The input ::
····················
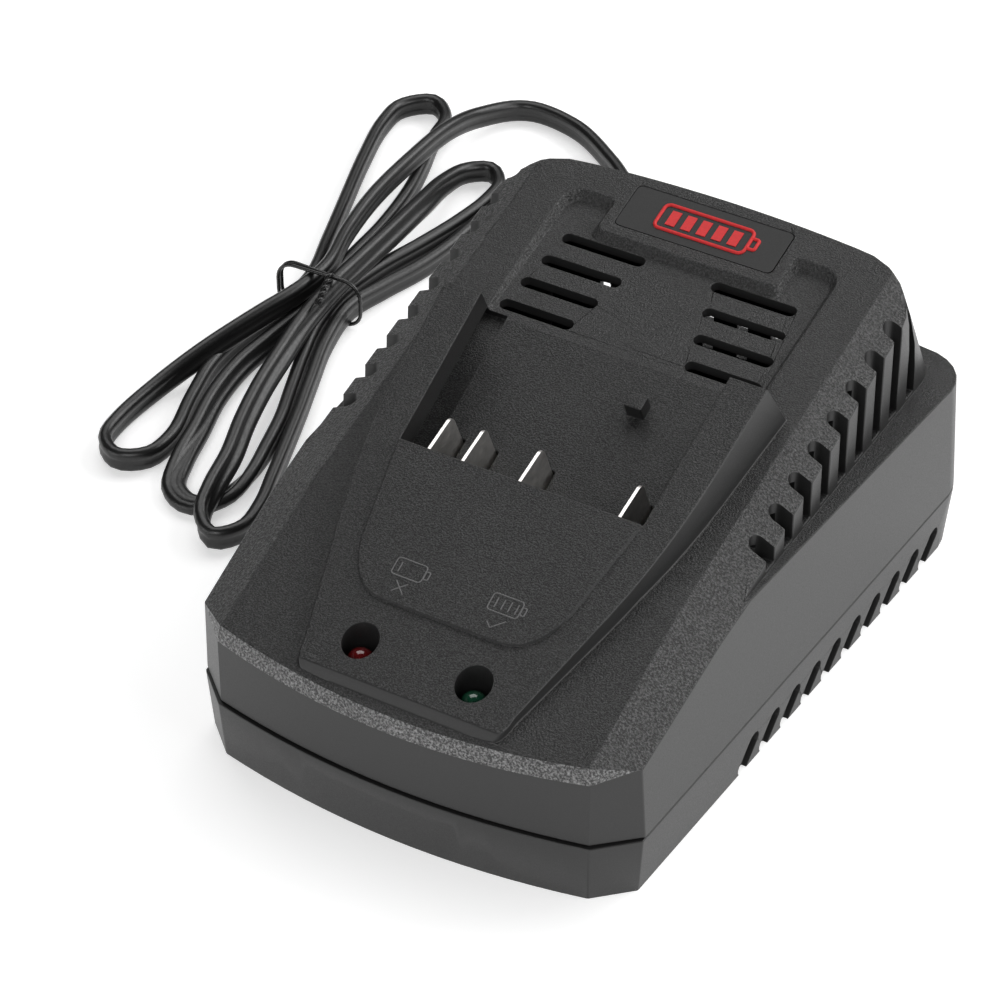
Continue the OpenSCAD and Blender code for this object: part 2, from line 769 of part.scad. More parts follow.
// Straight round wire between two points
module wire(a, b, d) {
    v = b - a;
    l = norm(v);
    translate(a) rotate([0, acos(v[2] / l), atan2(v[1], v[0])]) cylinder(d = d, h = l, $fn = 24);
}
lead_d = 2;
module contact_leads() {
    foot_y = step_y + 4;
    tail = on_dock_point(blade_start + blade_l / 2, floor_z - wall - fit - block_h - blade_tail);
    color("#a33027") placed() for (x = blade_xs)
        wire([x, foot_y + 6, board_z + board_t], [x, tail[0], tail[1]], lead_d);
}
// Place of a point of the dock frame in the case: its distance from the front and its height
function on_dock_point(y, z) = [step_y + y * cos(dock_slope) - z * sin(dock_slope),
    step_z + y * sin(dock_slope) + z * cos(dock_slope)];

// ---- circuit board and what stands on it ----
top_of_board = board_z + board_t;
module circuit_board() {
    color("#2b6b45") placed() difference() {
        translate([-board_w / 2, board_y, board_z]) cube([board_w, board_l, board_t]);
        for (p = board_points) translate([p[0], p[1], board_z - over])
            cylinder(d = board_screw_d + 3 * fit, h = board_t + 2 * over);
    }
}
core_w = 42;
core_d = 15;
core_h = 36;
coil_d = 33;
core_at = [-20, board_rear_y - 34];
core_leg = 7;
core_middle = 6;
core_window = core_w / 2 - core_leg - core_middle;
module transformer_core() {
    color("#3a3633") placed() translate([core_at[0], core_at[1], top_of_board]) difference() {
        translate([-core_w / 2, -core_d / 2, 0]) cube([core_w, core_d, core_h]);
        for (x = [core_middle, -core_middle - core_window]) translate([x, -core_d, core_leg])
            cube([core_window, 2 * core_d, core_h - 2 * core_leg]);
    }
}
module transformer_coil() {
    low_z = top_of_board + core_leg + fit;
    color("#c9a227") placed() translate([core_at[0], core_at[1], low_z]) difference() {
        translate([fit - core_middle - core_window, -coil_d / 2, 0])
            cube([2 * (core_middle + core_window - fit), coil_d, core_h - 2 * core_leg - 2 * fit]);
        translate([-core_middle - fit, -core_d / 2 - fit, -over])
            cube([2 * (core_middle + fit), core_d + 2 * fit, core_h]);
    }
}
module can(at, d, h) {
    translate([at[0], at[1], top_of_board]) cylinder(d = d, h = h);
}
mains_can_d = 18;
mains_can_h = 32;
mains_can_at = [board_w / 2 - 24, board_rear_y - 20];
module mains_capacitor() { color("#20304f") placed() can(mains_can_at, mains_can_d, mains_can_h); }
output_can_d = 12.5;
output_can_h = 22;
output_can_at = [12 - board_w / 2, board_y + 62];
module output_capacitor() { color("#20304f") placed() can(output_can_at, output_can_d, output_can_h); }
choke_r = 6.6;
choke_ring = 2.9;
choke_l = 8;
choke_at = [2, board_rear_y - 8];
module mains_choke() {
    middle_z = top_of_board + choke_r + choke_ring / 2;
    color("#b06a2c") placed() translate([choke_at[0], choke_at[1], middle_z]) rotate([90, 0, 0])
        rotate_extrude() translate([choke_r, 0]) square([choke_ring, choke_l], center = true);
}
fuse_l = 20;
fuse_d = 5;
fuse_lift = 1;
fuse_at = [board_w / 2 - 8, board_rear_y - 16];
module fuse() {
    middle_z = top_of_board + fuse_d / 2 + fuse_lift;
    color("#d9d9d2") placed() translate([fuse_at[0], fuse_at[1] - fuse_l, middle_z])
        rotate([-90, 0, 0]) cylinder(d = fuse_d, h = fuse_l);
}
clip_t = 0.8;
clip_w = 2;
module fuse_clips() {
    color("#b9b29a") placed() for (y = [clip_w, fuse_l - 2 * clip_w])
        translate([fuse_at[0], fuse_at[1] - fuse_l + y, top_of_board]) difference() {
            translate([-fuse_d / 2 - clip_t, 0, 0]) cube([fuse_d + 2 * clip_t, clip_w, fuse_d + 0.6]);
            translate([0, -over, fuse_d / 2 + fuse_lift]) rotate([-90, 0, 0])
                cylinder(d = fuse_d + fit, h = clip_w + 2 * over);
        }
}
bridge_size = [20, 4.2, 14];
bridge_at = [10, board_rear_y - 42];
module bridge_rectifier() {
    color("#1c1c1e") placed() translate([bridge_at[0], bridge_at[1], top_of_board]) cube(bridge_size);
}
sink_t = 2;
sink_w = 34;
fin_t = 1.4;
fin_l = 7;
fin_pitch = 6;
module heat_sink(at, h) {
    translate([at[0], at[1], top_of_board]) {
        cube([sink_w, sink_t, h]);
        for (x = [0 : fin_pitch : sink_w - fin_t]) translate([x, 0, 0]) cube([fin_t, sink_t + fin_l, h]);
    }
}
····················
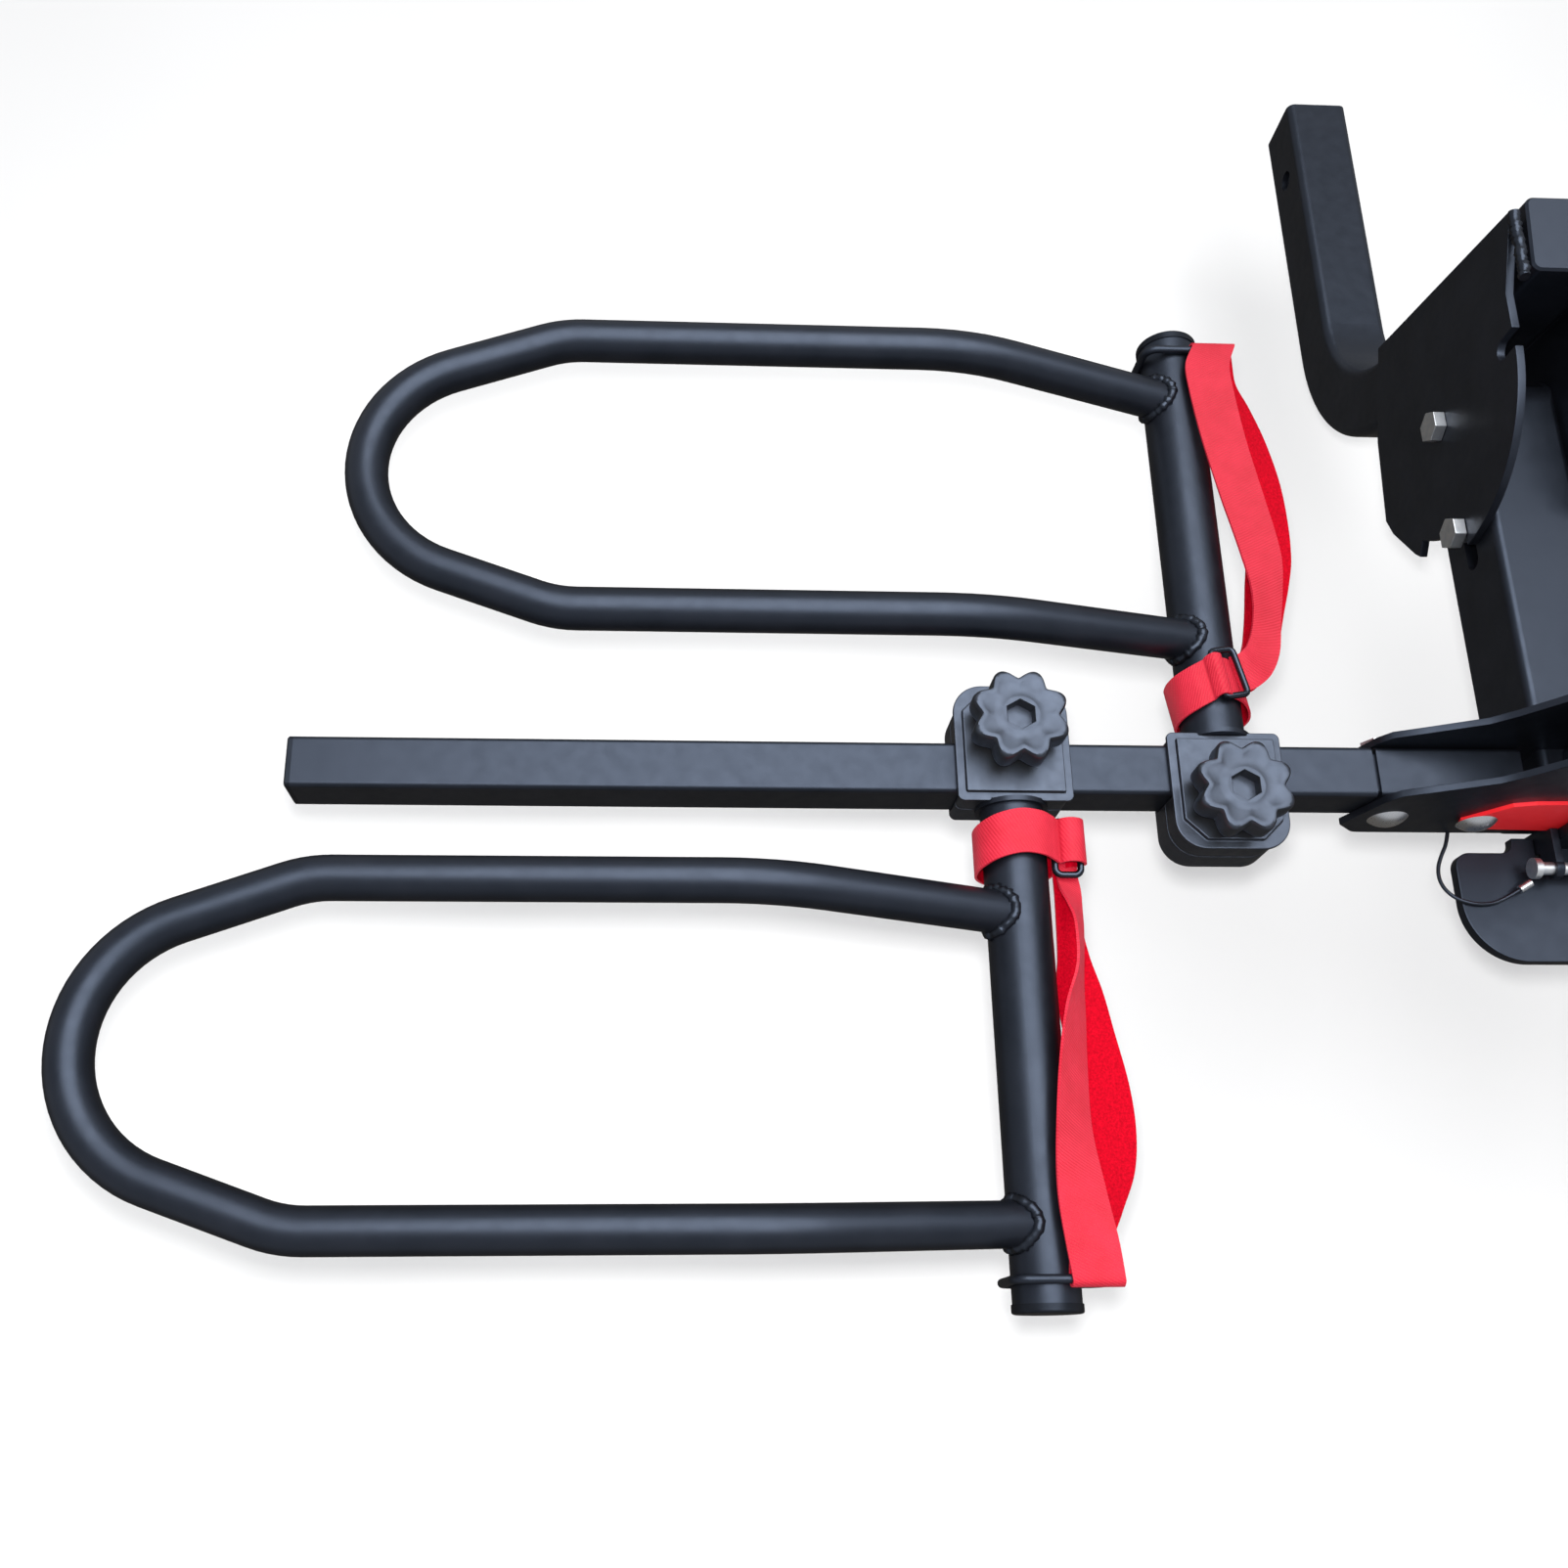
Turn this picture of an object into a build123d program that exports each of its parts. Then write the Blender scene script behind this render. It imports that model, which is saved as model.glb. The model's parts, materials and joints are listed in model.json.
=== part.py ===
····················
Above is a listing; print exactly its lines from the one with "Continue the OpenSCAD" through the one with "step_z + y *", and no other lines.

Continue the OpenSCAD and Blender code for this object: part 2, from line 769 of part.scad. More parts follow.
// Straight round wire between two points
module wire(a, b, d) {
    v = b - a;
    l = norm(v);
    translate(a) rotate([0, acos(v[2] / l), atan2(v[1], v[0])]) cylinder(d = d, h = l, $fn = 24);
}
lead_d = 2;
module contact_leads() {
    foot_y = step_y + 4;
    tail = on_dock_point(blade_start + blade_l / 2, floor_z - wall - fit - block_h - blade_tail);
    color("#a33027") placed() for (x = blade_xs)
        wire([x, foot_y + 6, board_z + board_t], [x, tail[0], tail[1]], lead_d);
}
// Place of a point of the dock frame in the case: its distance from the front and its height
function on_dock_point(y, z) = [step_y + y * cos(dock_slope) - z * sin(dock_slope),
    step_z + y * sin(dock_slope) + z * cos(dock_slope)];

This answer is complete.